Ethanol traders facing losses as bet on Brazil imports goes awry

A few months ago, some ethanol traders in Brazil thought they had a slam-dunk idea — import cheap supplies from the U.S. at a time when domestic prices were surging and stockpiles were shrinking. It didn’t work.

Instead of pocketing easy profits, they ended up flooding the local market. In a surprising twist for a country that is a net exporter — it produces more ethanol than anyone except the U.S. — Brazil’s imports surged eightfold in the four months through February, compared with the same period a year earlier, according to the latest government data. Prices plunged more than 20 percent.

Back in November, imports looked like a no-brainer, especially after a decline in Brazilian output last year had left inventories lower than normal. Brazil also had eliminated a 20 percent import tax on ethanol in 2010, a move that was supported by cane millers at the time because they wanted to expand sales abroad by encouraging the U.S. to end its own tariff on imported ethanol.

U.S. supplies in the Gulf of Mexico fetched about 1.38 reais (44 cents) a liter, according to Bloomberg Energy estimates. At the time, Brazilian prices already were around 2.10 reais and forecast to rise further during the first quarter. In the previous five years, prices had reached their seasonal peak in February, March or April.

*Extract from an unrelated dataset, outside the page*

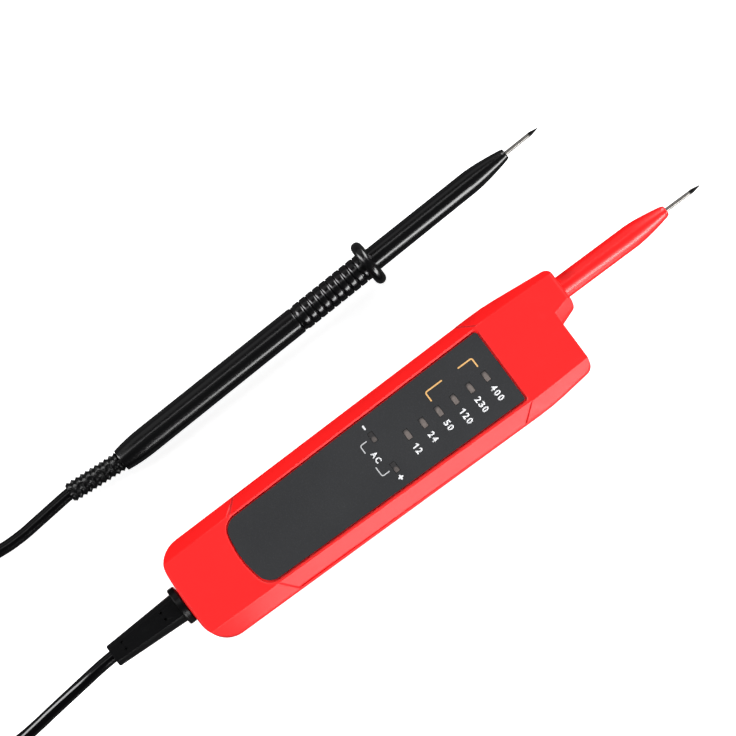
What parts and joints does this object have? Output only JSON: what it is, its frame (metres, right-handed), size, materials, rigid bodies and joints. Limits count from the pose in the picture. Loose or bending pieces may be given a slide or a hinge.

Domestic ethanol output in the year through March fell 8 percent because mills were diverting more of their cane crop to make raw sugar, after tight global supplies sent the price of the sweetener in reais to an all-time-high. For the season that began this month, output probably will drop 1.2 percent to 25.3 billion liters, according to Datagro, an industry consultant.

Import Surge

As the outlook for supply dimmed, imports from the U.S. surged. In the 11 months through February, purchases from all foreign sources reached 1.11 billion liters, or more than twice the total for the entire previous year, government data show. In February alone, imports reached 259 million liters, a record for the month and the highest since 2011.

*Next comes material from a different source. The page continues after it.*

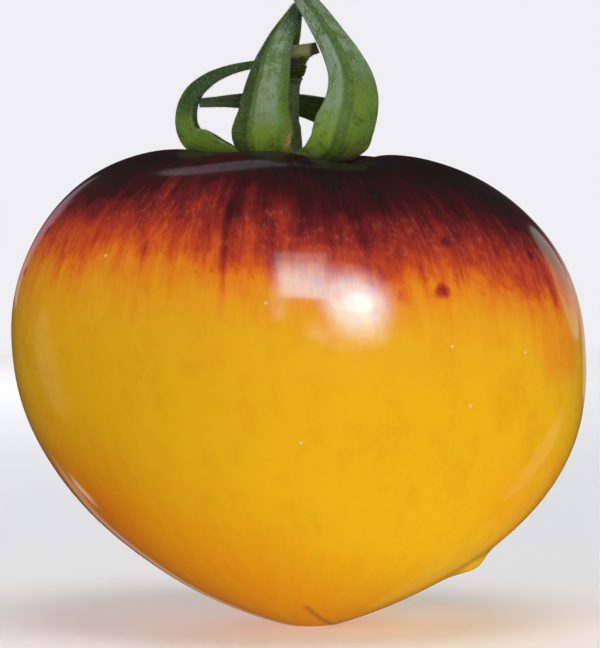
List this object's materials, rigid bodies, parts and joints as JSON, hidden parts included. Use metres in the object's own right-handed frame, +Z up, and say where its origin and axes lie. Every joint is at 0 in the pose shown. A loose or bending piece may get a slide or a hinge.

Much of the buying began in November, and about 60 percent was by trading companies and fuel distributors, according to Antonio de Padua Rodrigues, the technical director at Brazil’s sugarcane industry association, known as Unica.

Prices remained high in December and through the first week of January, touching 2.079 reais, but then the market tumbled as new supplies arrived, according to data compiled by the University of Sao Paulo’s Cepea research arm. Ethanol slid to 1.591 reais last week, the lowest since May. The 18 percent decline in the first quarter was the steepest for that period since 2010, the data show.

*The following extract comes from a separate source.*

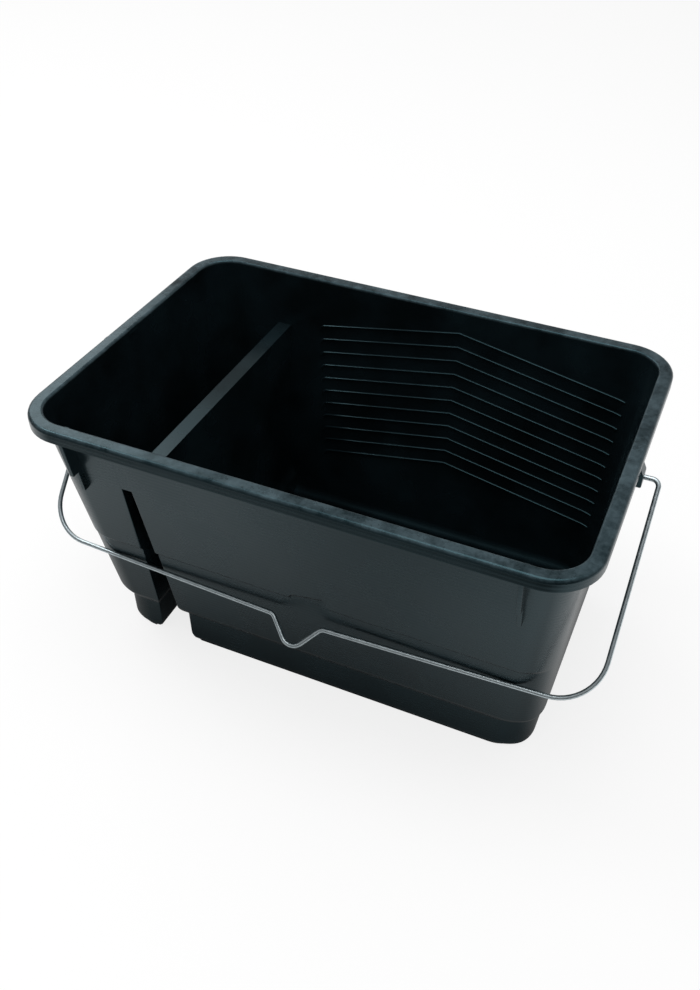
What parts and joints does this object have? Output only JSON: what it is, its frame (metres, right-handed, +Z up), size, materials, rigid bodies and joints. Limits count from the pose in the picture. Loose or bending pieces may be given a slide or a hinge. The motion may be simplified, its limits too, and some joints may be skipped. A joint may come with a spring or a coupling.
{
  "type": "paint scuttle",
  "caption": "Two-well paint scuttle with a divider, roll-off ribs on its back wall, a rolled rim and a bent wire bail that swings in side lugs.",
  "frame": {"origin": "on the floor, under the middle of the rim, on the underside of the roller well's floor", "axes": "+Z up; +X towards the roller well's end; +Y towards the ribbed back wall"},
  "size_m": [0.4646, 0.29, 0.238],
  "materials": {
    "tub_plastic": "dark moulded polypropylene, satin",
    "bail_wire": "galvanised drawn wire"
  },
  "bodies": {
    "tub": {"tub": "tub_plastic"},
    "bail": {"bail_handle": "bail_wire"}
  },
  "joints": [
    {"name": "bail_swing", "type": "hinge", "parent": "tub", "child": "bail", "pos_m": [0, 0, 0.221], "axis": [-1, 0, 0], "range_deg": [0, 273]}
  ]
}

Imports probably didn’t impact prices as much as the end of a tax exemption on domestic supplies, which led to a surge in sales before the new levy went into effect, Paulo Roberto de Souza, the CEO of Copersucar, said in an interview.

The prospect of a tax of 0.12 real per liter starting Jan. 1 “triggered most millers to sell until December a huge volume of ethanol for delivery through the first quarter,” de Souza said, adding that the price slump reduced the company’s expected margins on bio-fuel imports.

Spokesmen for Raizen and Biosev declined requests for comment on their ethanol trading or the market decline.

Slowing demand also cut the rally short. Most cars in Brazil can run on either gasoline or ethanol, and drivers typically fill their tanks with whichever fuel offers the best value at the pump. So, when Petrobras SA, the state-run oil company, cut gasoline prices, ethanol consumption slowed.

“Everybody wanted to make money from ethanol imports,” Unica’s Padua said. “Now, prices have collapsed, and millers are losing money.”